▶ **Dataset extract**:
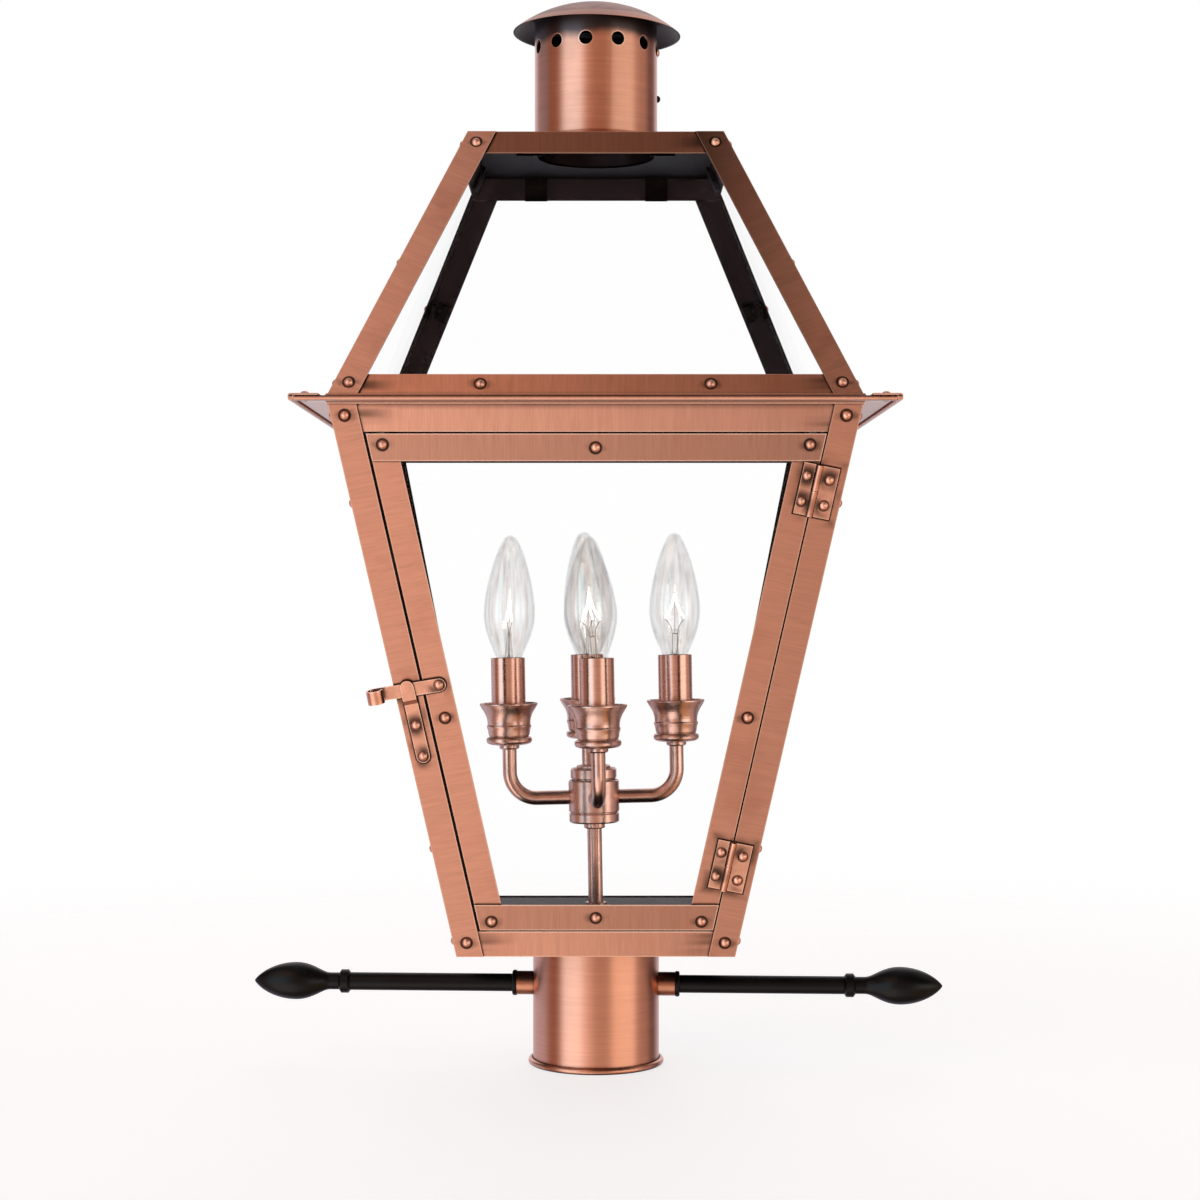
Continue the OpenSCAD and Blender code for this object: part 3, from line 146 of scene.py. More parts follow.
class Graph:
    """Short calls that add nodes to a material's or the world's tree."""

    def __init__(self, owner):
        owner.use_nodes = True
        self.tree = owner.node_tree
        self.tree.nodes.clear()

    def node(self, kind, inputs=None, **settings):
        made = self.tree.nodes.new(kind)
        for name, value in settings.items():
            setattr(made, name, value)
        for key, value in (inputs or {}).items():
            self.put(made.inputs[key], value)
        return made

    def put(self, socket, value):
        if isinstance(value, bpy.types.NodeSocket):
            self.tree.links.new(value, socket)
        elif isinstance(value, (tuple, list)) and len(socket.default_value) == 4 and len(value) == 3:
            socket.default_value = (*value, 1.0)
        else:
            socket.default_value = value

    def math(self, operation, *values, clamp=False):
        made = self.node("ShaderNodeMath", operation=operation, use_clamp=clamp)
        for socket, value in zip(made.inputs, values):
            self.put(socket, value)
        return made.outputs[0]

    def extreme(self, operation, values):
        """The least or the greatest of some values, by MINIMUM or MAXIMUM."""
        found, *others = values
        for value in others:
            found = self.math(operation, found, value)
        return found

    def vector(self, operation, *values):
        made = self.node("ShaderNodeVectorMath", operation=operation)
        for socket, value in zip(made.inputs, values):
            self.put(socket, value)
        return made.outputs["Value" if operation in ("LENGTH", "DISTANCE", "DOT_PRODUCT") else "Vector"]

    def combine(self, x, y, z):
        return self.node("ShaderNodeCombineXYZ", {"X": x, "Y": y, "Z": z}).outputs[0]

    def separate(self, value):
        return self.node("ShaderNodeSeparateXYZ", {"Vector": value}).outputs

    def fade(self, value, low, high, start=0.0, end=1.0):
        """start up to low, end from high on, and smooth between them."""
        made = self.node("ShaderNodeMapRange", {"Value": value, "From Min": low, "From Max": high,
                                                "To Min": start, "To Max": end},
                         interpolation_type="SMOOTHSTEP")
        return made.outputs["Result"]

    def mix(self, share, first, second, blend="MIX"):
        made = self.node("ShaderNodeMix", data_type="RGBA", blend_type=blend)
        self.put(made.inputs["Factor"], share)
        self.put(made.inputs[6], first)
        self.put(made.inputs[7], second)
        return made.outputs[2]

    def blend(self, share, first, second):
        made = self.node("ShaderNodeMix", data_type="FLOAT")
        self.put(made.inputs["Factor"], share)
        self.put(made.inputs[2], first)
        self.put(made.inputs[3], second)
        return made.outputs[0]

    def noise(self, vector, scale, detail=2.0, rough=0.5):
        return self.node("ShaderNodeTexNoise", {"Vector": vector, "Scale": scale, "Detail": detail,
                                                "Roughness": rough}).outputs["Fac"]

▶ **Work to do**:
Reproduce the entire listing word for word.

▶ **Output of the task**:
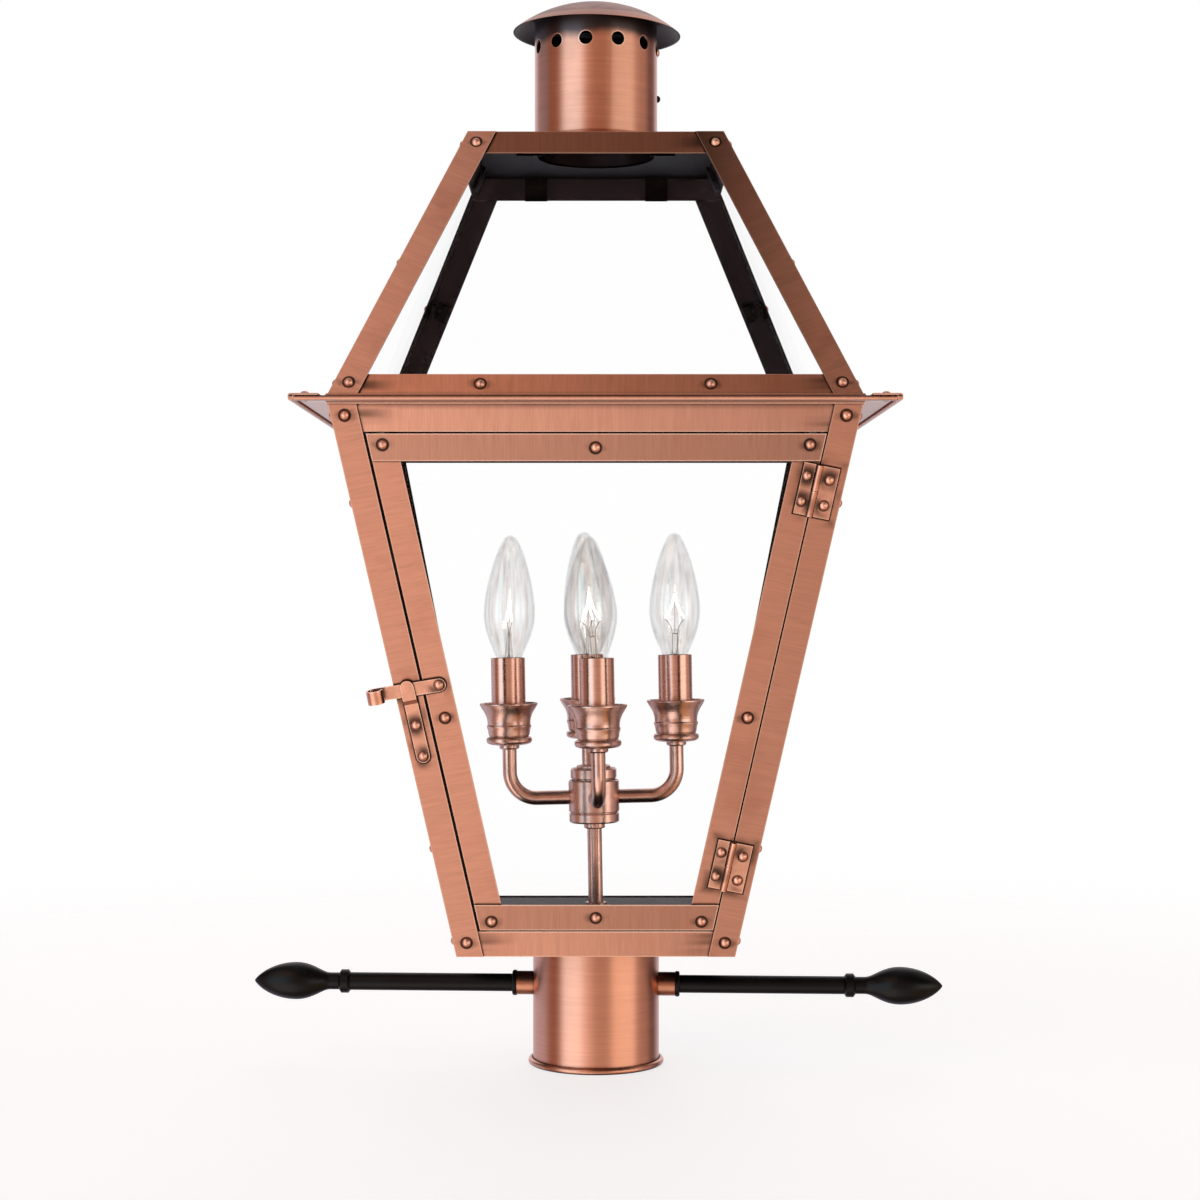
Continue the OpenSCAD and Blender code for this object: part 3, from line 146 of scene.py. More parts follow.
class Graph:
    """Short calls that add nodes to a material's or the world's tree."""

    def __init__(self, owner):
        owner.use_nodes = True
        self.tree = owner.node_tree
        self.tree.nodes.clear()

    def node(self, kind, inputs=None, **settings):
        made = self.tree.nodes.new(kind)
        for name, value in settings.items():
            setattr(made, name, value)
        for key, value in (inputs or {}).items():
            self.put(made.inputs[key], value)
        return made

    def put(self, socket, value):
        if isinstance(value, bpy.types.NodeSocket):
            self.tree.links.new(value, socket)
        elif isinstance(value, (tuple, list)) and len(socket.default_value) == 4 and len(value) == 3:
            socket.default_value = (*value, 1.0)
        else:
            socket.default_value = value

    def math(self, operation, *values, clamp=False):
        made = self.node("ShaderNodeMath", operation=operation, use_clamp=clamp)
        for socket, value in zip(made.inputs, values):
            self.put(socket, value)
        return made.outputs[0]

    def extreme(self, operation, values):
        """The least or the greatest of some values, by MINIMUM or MAXIMUM."""
        found, *others = values
        for value in others:
            found = self.math(operation, found, value)
        return found

    def vector(self, operation, *values):
        made = self.node("ShaderNodeVectorMath", operation=operation)
        for socket, value in zip(made.inputs, values):
            self.put(socket, value)
        return made.outputs["Value" if operation in ("LENGTH", "DISTANCE", "DOT_PRODUCT") else "Vector"]

    def combine(self, x, y, z):
        return self.node("ShaderNodeCombineXYZ", {"X": x, "Y": y, "Z": z}).outputs[0]

    def separate(self, value):
        return self.node("ShaderNodeSeparateXYZ", {"Vector": value}).outputs

    def fade(self, value, low, high, start=0.0, end=1.0):
        """start up to low, end from high on, and smooth between them."""
        made = self.node("ShaderNodeMapRange", {"Value": value, "From Min": low, "From Max": high,
                                                "To Min": start, "To Max": end},
                         interpolation_type="SMOOTHSTEP")
        return made.outputs["Result"]

    def mix(self, share, first, second, blend="MIX"):
        made = self.node("ShaderNodeMix", data_type="RGBA", blend_type=blend)
        self.put(made.inputs["Factor"], share)
        self.put(made.inputs[6], first)
        self.put(made.inputs[7], second)
        return made.outputs[2]

    def blend(self, share, first, second):
        made = self.node("ShaderNodeMix", data_type="FLOAT")
        self.put(made.inputs["Factor"], share)
        self.put(made.inputs[2], first)
        self.put(made.inputs[3], second)
        return made.outputs[0]

    def noise(self, vector, scale, detail=2.0, rough=0.5):
        return self.node("ShaderNodeTexNoise", {"Vector": vector, "Scale": scale, "Detail": detail,
                                                "Roughness": rough}).outputs["Fac"]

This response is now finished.